[INPUT ROWS]:
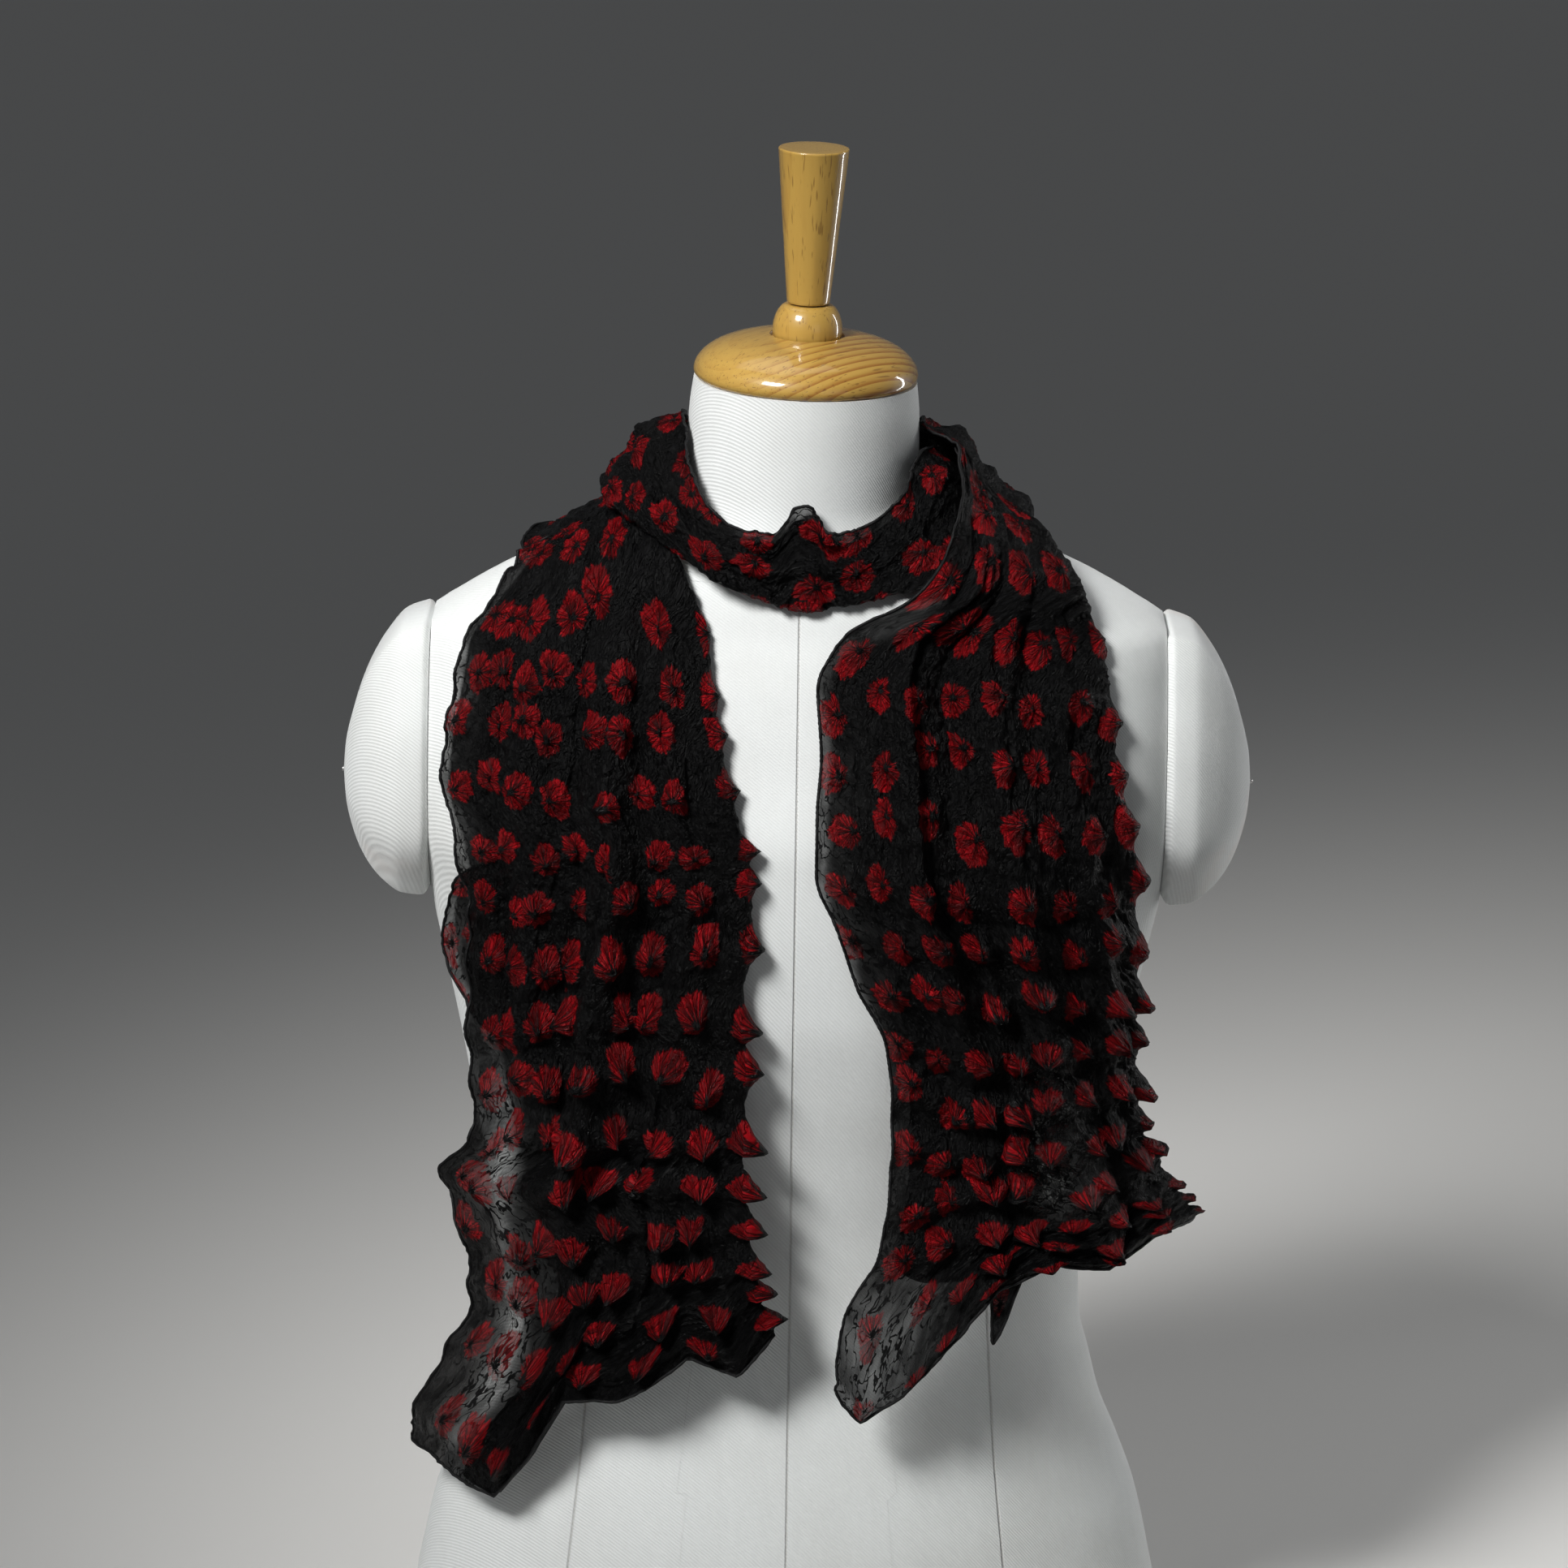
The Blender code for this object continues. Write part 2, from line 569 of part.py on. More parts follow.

==

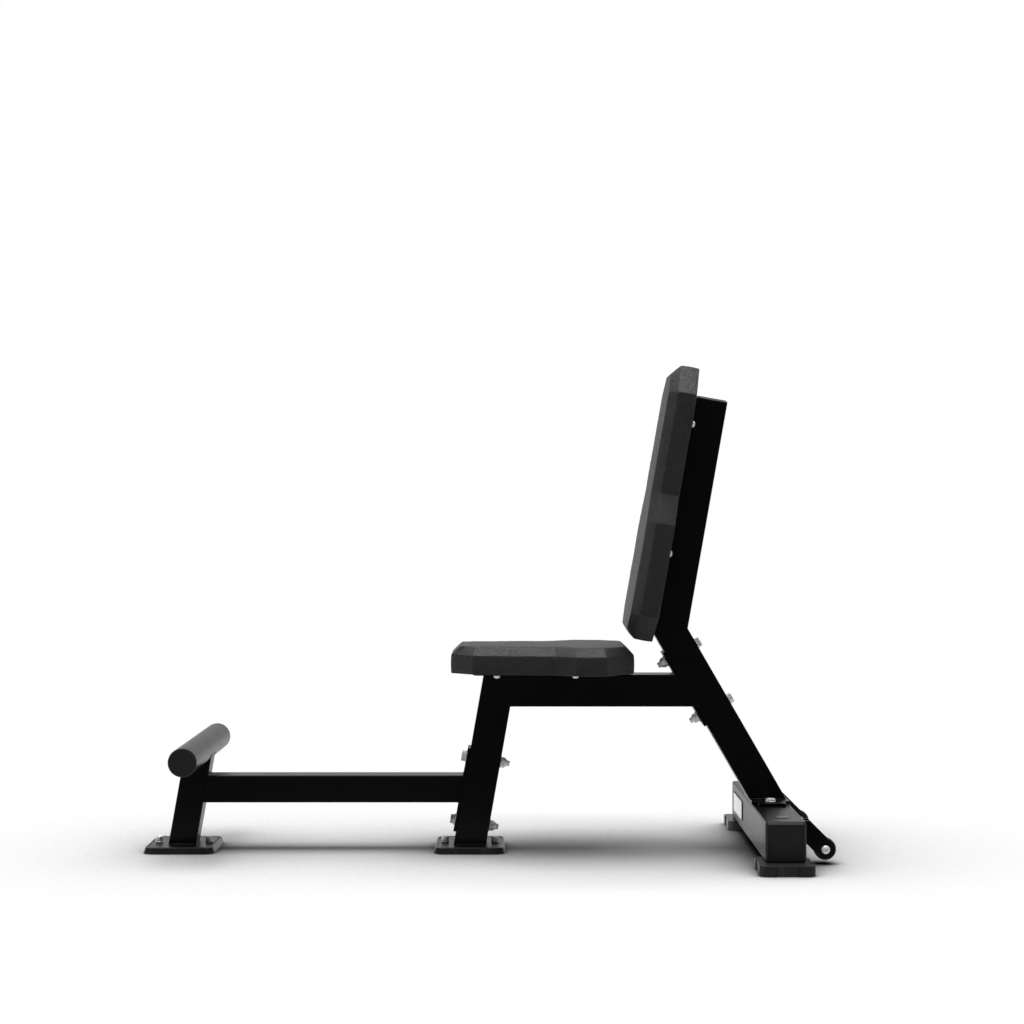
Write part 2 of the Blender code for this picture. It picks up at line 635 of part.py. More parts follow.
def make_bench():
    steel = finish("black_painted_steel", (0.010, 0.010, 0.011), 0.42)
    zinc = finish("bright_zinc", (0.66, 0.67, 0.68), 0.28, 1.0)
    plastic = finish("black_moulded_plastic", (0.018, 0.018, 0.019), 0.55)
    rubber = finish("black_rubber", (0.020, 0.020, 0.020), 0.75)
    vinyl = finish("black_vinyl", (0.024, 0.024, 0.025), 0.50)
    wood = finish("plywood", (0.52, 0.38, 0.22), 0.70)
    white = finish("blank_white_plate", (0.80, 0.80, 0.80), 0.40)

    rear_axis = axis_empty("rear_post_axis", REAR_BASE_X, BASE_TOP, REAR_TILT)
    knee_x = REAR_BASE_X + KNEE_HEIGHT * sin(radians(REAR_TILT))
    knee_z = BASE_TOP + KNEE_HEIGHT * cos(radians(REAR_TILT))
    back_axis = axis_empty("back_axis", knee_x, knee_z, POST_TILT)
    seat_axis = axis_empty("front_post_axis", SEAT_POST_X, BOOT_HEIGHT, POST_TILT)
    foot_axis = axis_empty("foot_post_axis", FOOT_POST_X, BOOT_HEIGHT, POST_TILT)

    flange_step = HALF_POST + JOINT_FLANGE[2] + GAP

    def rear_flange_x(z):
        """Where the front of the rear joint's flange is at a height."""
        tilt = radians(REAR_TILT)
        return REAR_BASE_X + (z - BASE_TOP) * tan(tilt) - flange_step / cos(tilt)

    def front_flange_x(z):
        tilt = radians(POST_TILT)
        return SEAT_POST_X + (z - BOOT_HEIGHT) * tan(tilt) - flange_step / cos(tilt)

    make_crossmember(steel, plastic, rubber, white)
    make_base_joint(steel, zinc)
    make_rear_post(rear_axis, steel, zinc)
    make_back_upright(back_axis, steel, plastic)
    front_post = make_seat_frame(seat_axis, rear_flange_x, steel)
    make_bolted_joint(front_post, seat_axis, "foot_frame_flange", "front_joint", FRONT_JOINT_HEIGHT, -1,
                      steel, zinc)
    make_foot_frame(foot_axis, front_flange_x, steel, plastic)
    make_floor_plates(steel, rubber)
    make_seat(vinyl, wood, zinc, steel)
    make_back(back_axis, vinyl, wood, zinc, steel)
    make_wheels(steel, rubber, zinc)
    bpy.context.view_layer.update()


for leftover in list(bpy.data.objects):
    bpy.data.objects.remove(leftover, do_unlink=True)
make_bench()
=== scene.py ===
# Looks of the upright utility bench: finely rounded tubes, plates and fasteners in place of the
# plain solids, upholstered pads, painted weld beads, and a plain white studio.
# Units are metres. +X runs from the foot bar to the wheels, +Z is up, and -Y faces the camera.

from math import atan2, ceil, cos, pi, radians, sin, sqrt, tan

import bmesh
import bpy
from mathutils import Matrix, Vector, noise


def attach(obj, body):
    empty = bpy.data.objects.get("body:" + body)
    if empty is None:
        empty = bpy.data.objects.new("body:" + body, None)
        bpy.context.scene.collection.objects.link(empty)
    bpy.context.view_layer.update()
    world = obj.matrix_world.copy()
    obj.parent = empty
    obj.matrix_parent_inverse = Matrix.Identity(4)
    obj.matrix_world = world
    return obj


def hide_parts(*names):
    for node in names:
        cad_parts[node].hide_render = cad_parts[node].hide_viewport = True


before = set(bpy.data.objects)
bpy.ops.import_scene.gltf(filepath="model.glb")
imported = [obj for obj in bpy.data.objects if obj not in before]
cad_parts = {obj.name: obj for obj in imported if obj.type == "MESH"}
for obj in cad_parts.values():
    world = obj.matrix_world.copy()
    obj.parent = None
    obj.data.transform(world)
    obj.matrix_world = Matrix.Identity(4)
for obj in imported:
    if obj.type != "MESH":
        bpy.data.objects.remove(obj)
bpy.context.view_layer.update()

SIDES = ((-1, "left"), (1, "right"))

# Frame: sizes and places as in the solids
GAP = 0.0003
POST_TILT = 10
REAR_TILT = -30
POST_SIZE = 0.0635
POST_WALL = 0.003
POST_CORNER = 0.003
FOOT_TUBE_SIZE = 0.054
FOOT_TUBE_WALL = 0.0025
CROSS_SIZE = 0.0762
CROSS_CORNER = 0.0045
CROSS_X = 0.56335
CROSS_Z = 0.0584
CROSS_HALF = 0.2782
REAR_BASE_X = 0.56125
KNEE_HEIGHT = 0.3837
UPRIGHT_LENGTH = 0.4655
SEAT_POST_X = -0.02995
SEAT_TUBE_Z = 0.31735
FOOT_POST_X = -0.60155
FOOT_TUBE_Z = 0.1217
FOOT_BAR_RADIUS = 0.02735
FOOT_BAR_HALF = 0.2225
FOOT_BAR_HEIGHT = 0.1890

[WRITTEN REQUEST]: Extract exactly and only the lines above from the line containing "flange_step = HALF_POST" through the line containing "for node in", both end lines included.

[RESULT]:
    flange_step = HALF_POST + JOINT_FLANGE[2] + GAP

    def rear_flange_x(z):
        """Where the front of the rear joint's flange is at a height."""
        tilt = radians(REAR_TILT)
        return REAR_BASE_X + (z - BASE_TOP) * tan(tilt) - flange_step / cos(tilt)

    def front_flange_x(z):
        tilt = radians(POST_TILT)
        return SEAT_POST_X + (z - BOOT_HEIGHT) * tan(tilt) - flange_step / cos(tilt)

    make_crossmember(steel, plastic, rubber, white)
    make_base_joint(steel, zinc)
    make_rear_post(rear_axis, steel, zinc)
    make_back_upright(back_axis, steel, plastic)
    front_post = make_seat_frame(seat_axis, rear_flange_x, steel)
    make_bolted_joint(front_post, seat_axis, "foot_frame_flange", "front_joint", FRONT_JOINT_HEIGHT, -1,
                      steel, zinc)
    make_foot_frame(foot_axis, front_flange_x, steel, plastic)
    make_floor_plates(steel, rubber)
    make_seat(vinyl, wood, zinc, steel)
    make_back(back_axis, vinyl, wood, zinc, steel)
    make_wheels(steel, rubber, zinc)
    bpy.context.view_layer.update()


for leftover in list(bpy.data.objects):
    bpy.data.objects.remove(leftover, do_unlink=True)
make_bench()
=== scene.py ===
# Looks of the upright utility bench: finely rounded tubes, plates and fasteners in place of the
# plain solids, upholstered pads, painted weld beads, and a plain white studio.
# Units are metres. +X runs from the foot bar to the wheels, +Z is up, and -Y faces the camera.

from math import atan2, ceil, cos, pi, radians, sin, sqrt, tan

import bmesh
import bpy
from mathutils import Matrix, Vector, noise


def attach(obj, body):
    empty = bpy.data.objects.get("body:" + body)
    if empty is None:
        empty = bpy.data.objects.new("body:" + body, None)
        bpy.context.scene.collection.objects.link(empty)
    bpy.context.view_layer.update()
    world = obj.matrix_world.copy()
    obj.parent = empty
    obj.matrix_parent_inverse = Matrix.Identity(4)
    obj.matrix_world = world
    return obj


def hide_parts(*names):
    for node in names:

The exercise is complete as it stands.